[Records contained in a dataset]

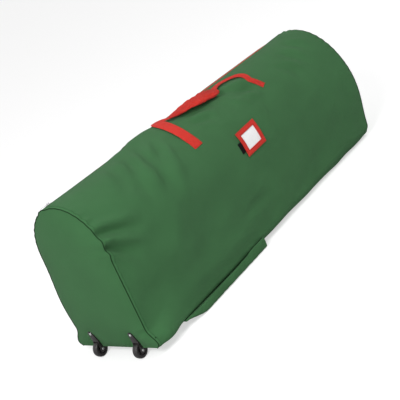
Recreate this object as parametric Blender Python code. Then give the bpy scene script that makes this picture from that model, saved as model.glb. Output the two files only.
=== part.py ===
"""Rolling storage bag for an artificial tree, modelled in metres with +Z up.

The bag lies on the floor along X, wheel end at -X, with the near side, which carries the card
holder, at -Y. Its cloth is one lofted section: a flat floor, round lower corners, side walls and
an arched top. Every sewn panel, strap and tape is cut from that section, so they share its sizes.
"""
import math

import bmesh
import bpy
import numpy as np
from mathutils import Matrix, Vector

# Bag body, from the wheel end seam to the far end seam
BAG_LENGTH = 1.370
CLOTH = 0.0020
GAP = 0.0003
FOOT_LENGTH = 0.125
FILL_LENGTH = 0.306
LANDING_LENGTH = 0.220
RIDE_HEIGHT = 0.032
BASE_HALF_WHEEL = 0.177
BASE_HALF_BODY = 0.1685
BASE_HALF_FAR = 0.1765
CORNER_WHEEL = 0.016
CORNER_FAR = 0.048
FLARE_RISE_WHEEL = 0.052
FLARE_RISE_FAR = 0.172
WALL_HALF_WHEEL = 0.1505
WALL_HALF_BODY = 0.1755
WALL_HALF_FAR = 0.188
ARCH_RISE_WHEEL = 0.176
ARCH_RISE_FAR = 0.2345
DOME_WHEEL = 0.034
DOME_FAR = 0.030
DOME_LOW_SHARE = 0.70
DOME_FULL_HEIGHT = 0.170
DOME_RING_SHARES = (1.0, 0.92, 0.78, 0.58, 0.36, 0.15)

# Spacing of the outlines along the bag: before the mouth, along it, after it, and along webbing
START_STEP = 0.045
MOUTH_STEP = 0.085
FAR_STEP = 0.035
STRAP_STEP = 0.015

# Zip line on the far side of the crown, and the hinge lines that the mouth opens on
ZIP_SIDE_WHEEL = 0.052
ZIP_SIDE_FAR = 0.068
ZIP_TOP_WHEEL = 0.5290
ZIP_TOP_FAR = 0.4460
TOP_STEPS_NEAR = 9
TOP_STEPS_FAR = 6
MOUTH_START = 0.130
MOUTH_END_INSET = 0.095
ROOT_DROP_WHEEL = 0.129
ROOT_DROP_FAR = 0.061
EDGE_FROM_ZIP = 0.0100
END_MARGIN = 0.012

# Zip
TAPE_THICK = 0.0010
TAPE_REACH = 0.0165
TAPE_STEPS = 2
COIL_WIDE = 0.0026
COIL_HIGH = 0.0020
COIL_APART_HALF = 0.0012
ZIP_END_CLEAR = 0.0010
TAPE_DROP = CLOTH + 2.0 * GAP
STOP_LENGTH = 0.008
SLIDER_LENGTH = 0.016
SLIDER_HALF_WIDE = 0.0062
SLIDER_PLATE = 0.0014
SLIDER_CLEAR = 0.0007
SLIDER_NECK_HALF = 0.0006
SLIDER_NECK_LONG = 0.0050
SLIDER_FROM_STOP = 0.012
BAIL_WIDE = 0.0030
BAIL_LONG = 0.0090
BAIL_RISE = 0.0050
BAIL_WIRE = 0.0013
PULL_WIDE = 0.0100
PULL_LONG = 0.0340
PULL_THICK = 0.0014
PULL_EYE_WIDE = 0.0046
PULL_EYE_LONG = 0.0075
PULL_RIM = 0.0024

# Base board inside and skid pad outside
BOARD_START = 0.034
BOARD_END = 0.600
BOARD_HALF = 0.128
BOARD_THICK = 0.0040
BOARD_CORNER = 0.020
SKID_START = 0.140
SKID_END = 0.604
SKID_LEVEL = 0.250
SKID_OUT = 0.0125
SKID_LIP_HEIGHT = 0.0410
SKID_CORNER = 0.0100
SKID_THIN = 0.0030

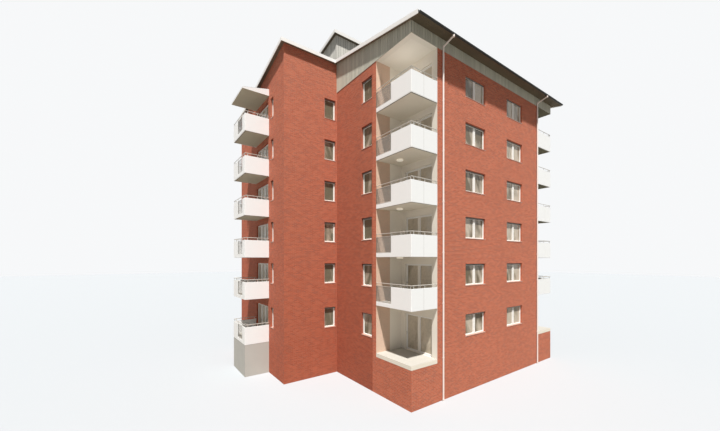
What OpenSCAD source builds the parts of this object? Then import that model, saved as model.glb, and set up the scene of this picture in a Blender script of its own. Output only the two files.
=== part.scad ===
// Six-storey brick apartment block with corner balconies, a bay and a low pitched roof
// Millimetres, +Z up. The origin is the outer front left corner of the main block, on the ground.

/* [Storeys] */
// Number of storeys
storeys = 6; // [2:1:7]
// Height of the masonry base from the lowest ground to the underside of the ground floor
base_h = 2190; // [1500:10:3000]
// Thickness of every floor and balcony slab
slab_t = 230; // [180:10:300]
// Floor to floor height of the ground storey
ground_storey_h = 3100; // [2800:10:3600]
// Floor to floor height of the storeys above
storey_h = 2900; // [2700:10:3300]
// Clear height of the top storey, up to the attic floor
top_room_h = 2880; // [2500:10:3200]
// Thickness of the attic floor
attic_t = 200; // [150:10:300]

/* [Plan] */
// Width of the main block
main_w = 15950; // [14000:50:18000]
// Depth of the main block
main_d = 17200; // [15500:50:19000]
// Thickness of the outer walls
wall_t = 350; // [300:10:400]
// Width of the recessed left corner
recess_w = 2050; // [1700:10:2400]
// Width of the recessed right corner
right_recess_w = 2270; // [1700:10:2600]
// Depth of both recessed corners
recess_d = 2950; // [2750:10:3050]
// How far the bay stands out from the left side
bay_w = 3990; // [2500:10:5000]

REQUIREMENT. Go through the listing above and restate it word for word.

EXERCISE OUTPUT.
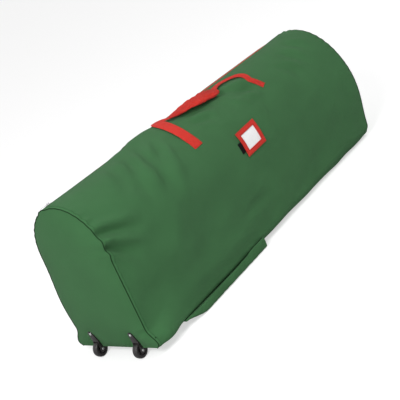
Recreate this object as parametric Blender Python code. Then give the bpy scene script that makes this picture from that model, saved as model.glb. Output the two files only.
=== part.py ===
"""Rolling storage bag for an artificial tree, modelled in metres with +Z up.

The bag lies on the floor along X, wheel end at -X, with the near side, which carries the card
holder, at -Y. Its cloth is one lofted section: a flat floor, round lower corners, side walls and
an arched top. Every sewn panel, strap and tape is cut from that section, so they share its sizes.
"""
import math

import bmesh
import bpy
import numpy as np
from mathutils import Matrix, Vector

# Bag body, from the wheel end seam to the far end seam
BAG_LENGTH = 1.370
CLOTH = 0.0020
GAP = 0.0003
FOOT_LENGTH = 0.125
FILL_LENGTH = 0.306
LANDING_LENGTH = 0.220
RIDE_HEIGHT = 0.032
BASE_HALF_WHEEL = 0.177
BASE_HALF_BODY = 0.1685
BASE_HALF_FAR = 0.1765
CORNER_WHEEL = 0.016
CORNER_FAR = 0.048
FLARE_RISE_WHEEL = 0.052
FLARE_RISE_FAR = 0.172
WALL_HALF_WHEEL = 0.1505
WALL_HALF_BODY = 0.1755
WALL_HALF_FAR = 0.188
ARCH_RISE_WHEEL = 0.176
ARCH_RISE_FAR = 0.2345
DOME_WHEEL = 0.034
DOME_FAR = 0.030
DOME_LOW_SHARE = 0.70
DOME_FULL_HEIGHT = 0.170
DOME_RING_SHARES = (1.0, 0.92, 0.78, 0.58, 0.36, 0.15)

# Spacing of the outlines along the bag: before the mouth, along it, after it, and along webbing
START_STEP = 0.045
MOUTH_STEP = 0.085
FAR_STEP = 0.035
STRAP_STEP = 0.015

# Zip line on the far side of the crown, and the hinge lines that the mouth opens on
ZIP_SIDE_WHEEL = 0.052
ZIP_SIDE_FAR = 0.068
ZIP_TOP_WHEEL = 0.5290
ZIP_TOP_FAR = 0.4460
TOP_STEPS_NEAR = 9
TOP_STEPS_FAR = 6
MOUTH_START = 0.130
MOUTH_END_INSET = 0.095
ROOT_DROP_WHEEL = 0.129
ROOT_DROP_FAR = 0.061
EDGE_FROM_ZIP = 0.0100
END_MARGIN = 0.012

# Zip
TAPE_THICK = 0.0010
TAPE_REACH = 0.0165
TAPE_STEPS = 2
COIL_WIDE = 0.0026
COIL_HIGH = 0.0020
COIL_APART_HALF = 0.0012
ZIP_END_CLEAR = 0.0010
TAPE_DROP = CLOTH + 2.0 * GAP
STOP_LENGTH = 0.008
SLIDER_LENGTH = 0.016
SLIDER_HALF_WIDE = 0.0062
SLIDER_PLATE = 0.0014
SLIDER_CLEAR = 0.0007
SLIDER_NECK_HALF = 0.0006
SLIDER_NECK_LONG = 0.0050
SLIDER_FROM_STOP = 0.012
BAIL_WIDE = 0.0030
BAIL_LONG = 0.0090
BAIL_RISE = 0.0050
BAIL_WIRE = 0.0013
PULL_WIDE = 0.0100
PULL_LONG = 0.0340
PULL_THICK = 0.0014
PULL_EYE_WIDE = 0.0046
PULL_EYE_LONG = 0.0075
PULL_RIM = 0.0024

# Base board inside and skid pad outside
BOARD_START = 0.034
BOARD_END = 0.600
BOARD_HALF = 0.128
BOARD_THICK = 0.0040
BOARD_CORNER = 0.020
SKID_START = 0.140
SKID_END = 0.604
SKID_LEVEL = 0.250
SKID_OUT = 0.0125
SKID_LIP_HEIGHT = 0.0410
SKID_CORNER = 0.0100
SKID_THIN = 0.0030

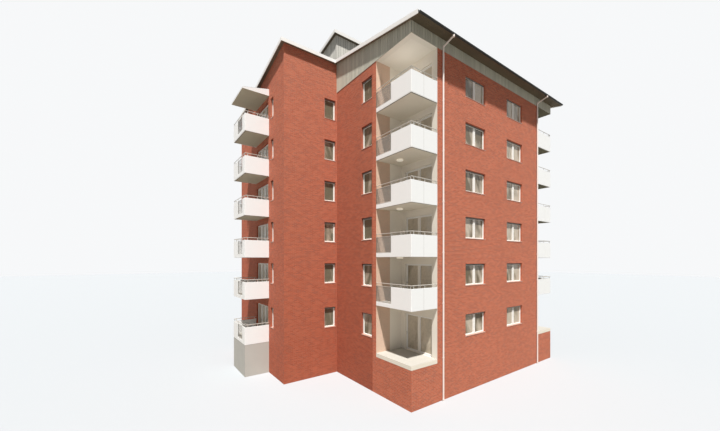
What OpenSCAD source builds the parts of this object? Then import that model, saved as model.glb, and set up the scene of this picture in a Blender script of its own. Output only the two files.
=== part.scad ===
// Six-storey brick apartment block with corner balconies, a bay and a low pitched roof
// Millimetres, +Z up. The origin is the outer front left corner of the main block, on the ground.

/* [Storeys] */
// Number of storeys
storeys = 6; // [2:1:7]
// Height of the masonry base from the lowest ground to the underside of the ground floor
base_h = 2190; // [1500:10:3000]
// Thickness of every floor and balcony slab
slab_t = 230; // [180:10:300]
// Floor to floor height of the ground storey
ground_storey_h = 3100; // [2800:10:3600]
// Floor to floor height of the storeys above
storey_h = 2900; // [2700:10:3300]
// Clear height of the top storey, up to the attic floor
top_room_h = 2880; // [2500:10:3200]
// Thickness of the attic floor
attic_t = 200; // [150:10:300]

/* [Plan] */
// Width of the main block
main_w = 15950; // [14000:50:18000]
// Depth of the main block
main_d = 17200; // [15500:50:19000]
// Thickness of the outer walls
wall_t = 350; // [300:10:400]
// Width of the recessed left corner
recess_w = 2050; // [1700:10:2400]
// Width of the recessed right corner
right_recess_w = 2270; // [1700:10:2600]
// Depth of both recessed corners
recess_d = 2950; // [2750:10:3050]
// How far the bay stands out from the left side
bay_w = 3990; // [2500:10:5000]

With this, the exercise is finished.